The dismantling of the nuclear power plants also provides certain economic opportunities for Belgian and international companies. In the first 10 to 15 years after the shutdown of a plant, the focus will be on specific nuclear activities: removing radioactive components, processing radioactive material and decontaminating structures. These activities will be performed by the existing nuclear power plant teams, supplemented by specialised nuclear companies. In the meantime, new systems will also have to be built for material management. This is followed by conventional demolition, which will focus as much as possible on recovery, upcycling and recycling of materials. 

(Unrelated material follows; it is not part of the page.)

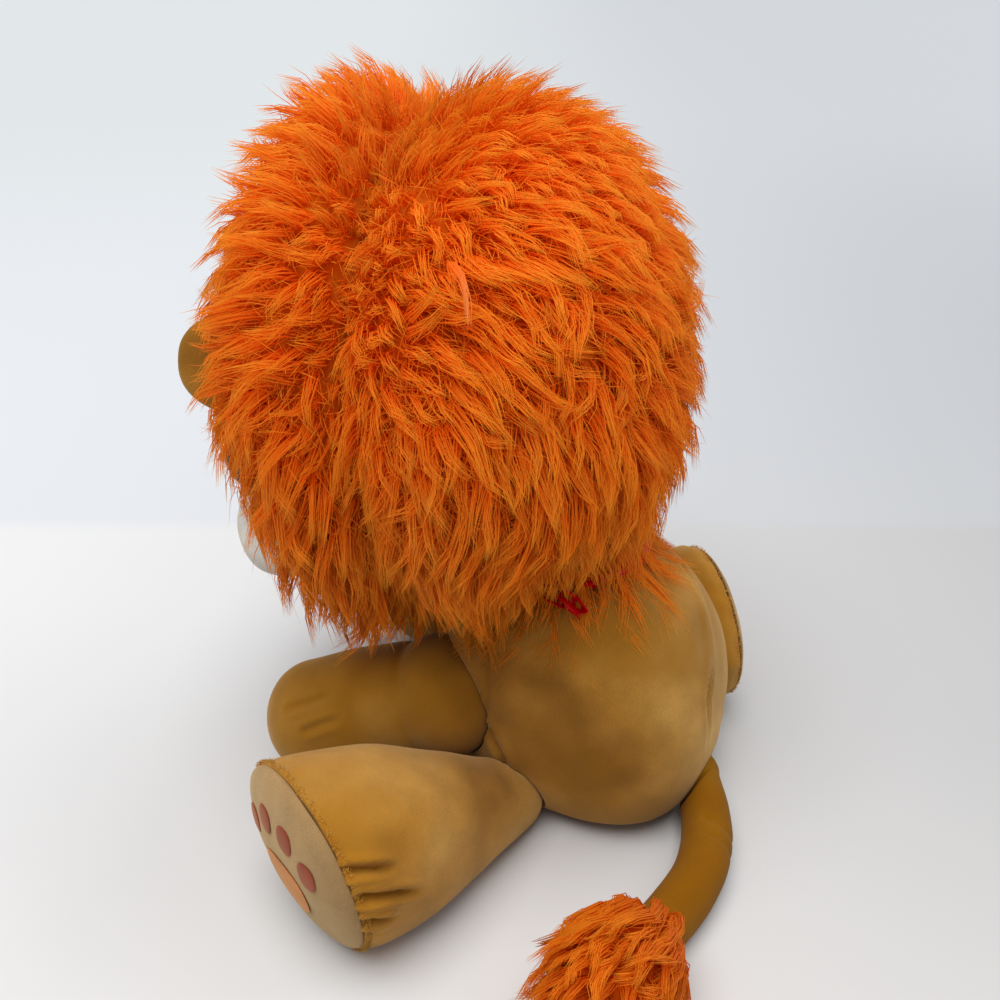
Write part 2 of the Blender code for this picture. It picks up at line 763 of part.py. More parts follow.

The scope of a tender for the large dismantling projects often exceeds the capabilities of an individual company. International experience in the dismantling of other plants also shows that projects are usually assigned to a consortium of companies that work together to present a high-quality and competitive proposal. We therefore strongly advise companies to already look at potential synergies with a view to the upcoming opportunities.

For assigning contracts, we comply with the ENGIE group’s tendering policy. 

Does your company have specific questions about these opportunities? Would you like to present your dismantling experience and capabilities to us? Or would you like to be invited to future communication sessions for companies? Please contact us via our contact form.



Not only the operation but also the decommissioning of nuclear power plants requires nuclear professionals willing to invest in ambitious, complex, and innovative projects. Inspired by our pride and professionalism, we will tackle this new industrial challenge in a safe, responsible, and professional manner.